Using satisfaction scales for everything. Not every question needs a 1-5 scale. If you need to know what users do, ask a behavioral question. If you need to know what they prefer, use ranking. Match the question type to the data you need.

Surveying the wrong people. A beautifully written survey sent to the wrong audience produces misleading data. Define your target respondent profile before writing questions, and use screening questions to filter out non-qualifying participants.

Skipping the pilot test. Always test your survey with 3-5 people before launching. Watch them take it. Questions that seem clear to you will confuse real participants in ways you did not predict.

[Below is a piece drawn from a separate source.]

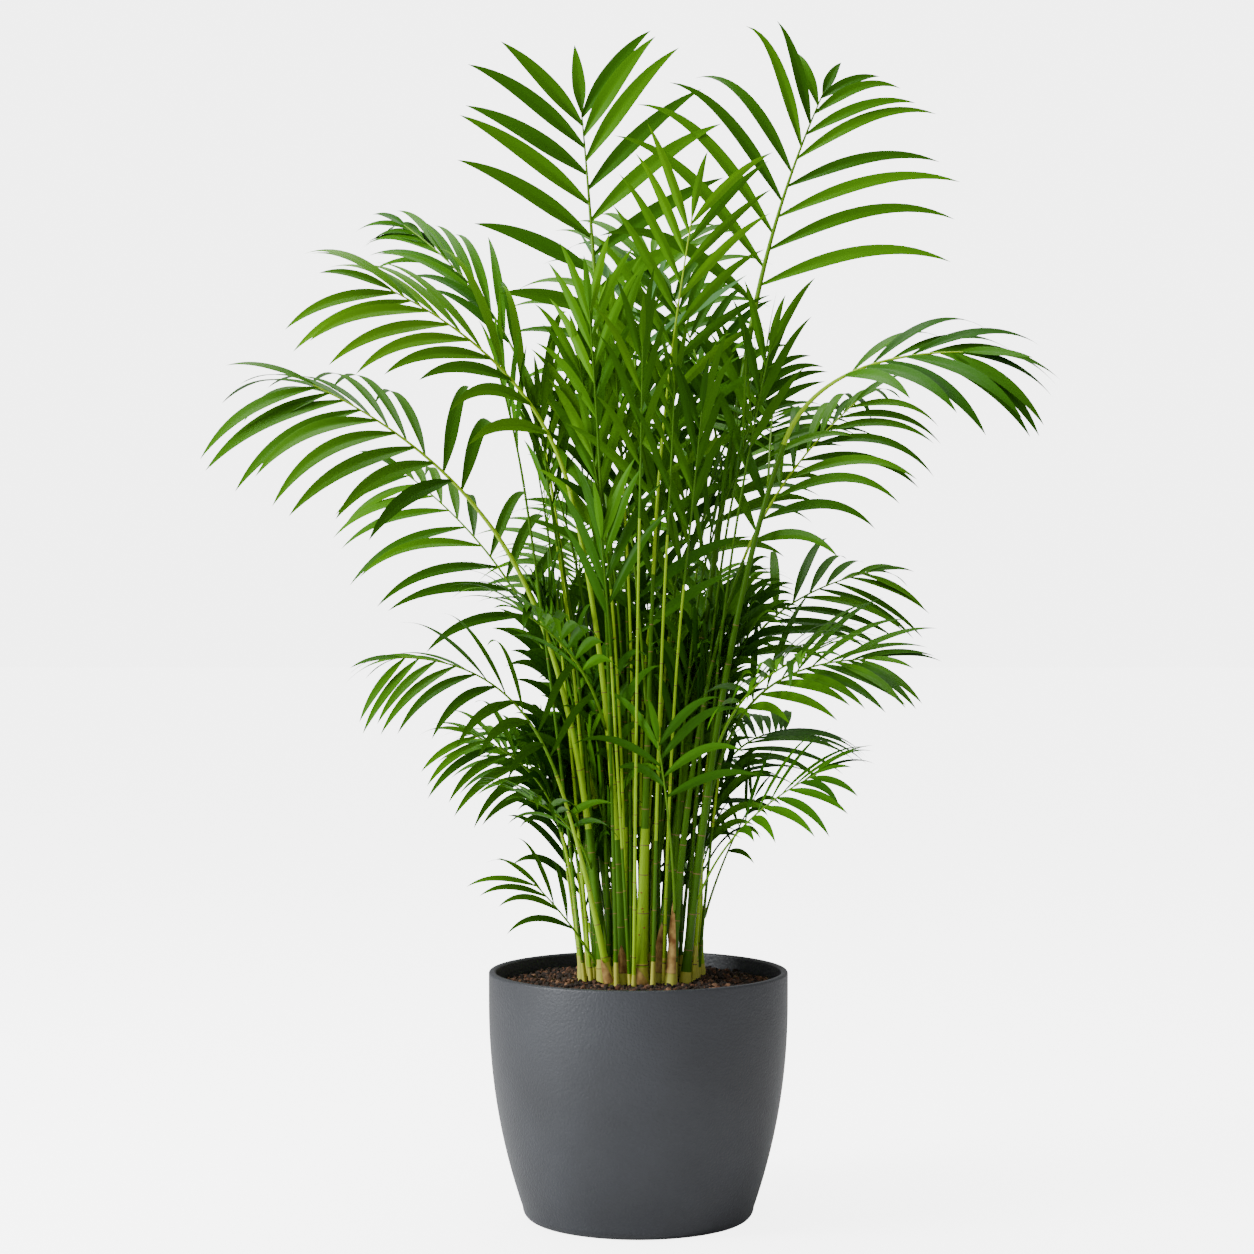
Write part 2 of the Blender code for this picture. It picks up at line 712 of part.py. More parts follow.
def build_fronds(finishes, space, canes):
    ribs = {}
    for frond in FRONDS:
        curve = rib_curve(frond, canes)
        mesh = rib_mesh(frond, curve)
        space.take(frond.name, mesh)
        ribs[frond.name] = (curve, mesh)
    for frond in FRONDS:
        curve, rib = ribs[frond.name]
        most = MOST_SOLID_PAIRS if frond.at == TOP else FEWER_SOLID_PAIRS
        pairs = min(KINDS[frond.kind].pairs, most)
        blades = []
        for leaflet in leaflets(frond, curve, pairs):
            blade = clear_blade(frond.name, leaflet, space)
            if blade:
                space.take(frond.name, blade)
                blades.append(blade)
        joined(frond.name, rib, blades, finishes[frond.tone])


def main():
    clear_scene()
    finishes = materials()
    space = Space()
    build_pot(finishes)
    canes = build_canes(finishes, space)
    build_fronds(finishes, space, canes)


main()
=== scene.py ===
"""The look of the potted chamaedorea palm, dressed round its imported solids.

Metres, +Z up. The origin is the centre of the pot's flat underside, and -Y is the front.
Canes, ribs and leaflets grow by the same rule as the solids, and are carried finer here.
"""

import math
import random
from typing import NamedTuple

import bpy
import numpy as np
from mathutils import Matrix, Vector
from mathutils.bvhtree import BVHTree


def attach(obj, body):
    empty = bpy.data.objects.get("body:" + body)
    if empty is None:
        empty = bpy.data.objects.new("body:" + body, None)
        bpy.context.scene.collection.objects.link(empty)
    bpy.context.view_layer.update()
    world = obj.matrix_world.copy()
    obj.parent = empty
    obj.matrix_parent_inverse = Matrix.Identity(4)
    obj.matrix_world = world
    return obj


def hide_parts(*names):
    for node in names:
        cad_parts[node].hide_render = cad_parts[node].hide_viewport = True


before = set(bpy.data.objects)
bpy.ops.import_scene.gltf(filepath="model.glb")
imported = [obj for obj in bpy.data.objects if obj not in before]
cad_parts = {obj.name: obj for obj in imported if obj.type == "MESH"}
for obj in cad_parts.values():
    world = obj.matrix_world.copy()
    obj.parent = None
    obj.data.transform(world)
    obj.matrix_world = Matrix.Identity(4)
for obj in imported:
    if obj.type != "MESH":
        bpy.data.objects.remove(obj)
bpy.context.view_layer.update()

UP = Vector((0, 0, 1))
FRONT = Vector((0, -1, 0))
FRONT_TURN = -90
CLEAR = 0.0003
CURVE_STEPS = 24
HALVINGS = 30
SCATTER = (12.9898, 78.233, 43758.5453)
BODY = "root"

# Pot
POT_HEIGHT = 0.249
RIM_RADIUS = 0.150
SHOULDER = 0.220
FOOT_DRAW = 0.038
FOOT_POWER = 2.1
FOOT_ROUNDING = 0.012
WALL = 0.007
FLOOR = 0.007
LIP_ROUNDING = 0.0025
UNDERSIDE_RING = 0.5
ARC_STEPS = 8
WALL_STEPS = 28
INNER_STEPS = 12
POT_SIDES = 160

# Soil
SOIL_EDGE = 0.233
SOIL_TOP = 0.240
MOUND_RADIUS = 0.078
SOIL_BASE = 0.095
SOIL_LEVELS = (0.040, 0.090, 0.160)
SOIL_SIDES = 120
SOIL_RINGS = 40
SOIL_SEED = 5
SURFACE_BAND = 0.001
SOIL_RELIEF = 0.0016
RELIEF_ENDS = (-1, 0.4)
CRUMBS = 3200
CRUMB_SEED = 7
CRUMB_SIZES = (0.0009, 0.0034)
CRUMB_SIZE_POWER = 2.2
CRUMB_STRETCH = (0.6, 1.25)
CRUMB_DENTS = 0.25
CRUMB_MARGIN = 0.003
CRUMB_RAISE = 0.15
CRUMB_SHARES = {"dark": 0.45, "brown": 0.33, "red": 0.14, "tan": 0.08}

# Canes
CANE_SIDES = 16
CANE_CROOK = 0.34
TAPER_POWER = 1.3
STALK_OVER_RIB = 0.0002
DRAWN_TAPER = 1.8
CANE_STEP = 0.012
FLARE = 1.3
FLARE_HEIGHT = 0.014
RINGED_TO = 0.36
RING_GAPS = (0.026, 0.052)
RING_GAP_VARIES = 0.5
RING_ROWS = (-0.0050, -0.0018, -0.0005, 0.0005, 0.0018, 0.0050)
SCAR_ROW = RING_ROWS[2]
SCAR_TOLERANCE = 0.0001
SWOLLEN_TO = 0.00182
RING_CLEARANCE = 0.002
RING_SWELL = 0.07
SWELL_ALOFT = 0.5
PALE_FOOT = 0.016
PALE_VARIES = 0.6
PALE_EDGE_VARIES = 0.004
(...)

Connecting Surveys to Other Research Methods

Surveys work best as part of a broader research practice. Use survey data to identify patterns, then follow up with user interviews to understand the reasoning behind those patterns. If your survey reveals navigation confusion, validate the specific problems with a tree test or explore restructuring options with a card sort.

Survey findings can also inform your competitive analysis by highlighting areas where users compare your product unfavorably to alternatives.

Further Reading

Frequently Asked Questions

How many questions should a UX research survey have? Target 10-15 questions. Surveys longer than 15 questions see significant drop-off in completion rates, and the quality of responses to later questions degrades as fatigue sets in. If you need more data, split into multiple shorter surveys rather than one long one.

Should I use open-ended or closed-ended questions? Use a mix. Closed-ended questions produce quantifiable data that scales well, while open-ended questions reveal unexpected insights and capture user language. A ratio of roughly 70% closed-ended to 30% open-ended works well for most UX research surveys.

How do I avoid bias in survey questions? Avoid leading language that suggests a correct answer, double-barreled questions that combine two topics, and loaded terms that carry emotional weight. The simplest test: ask whether a neutral person could predict the "desired" answer from the question wording alone. If they can, rewrite the question.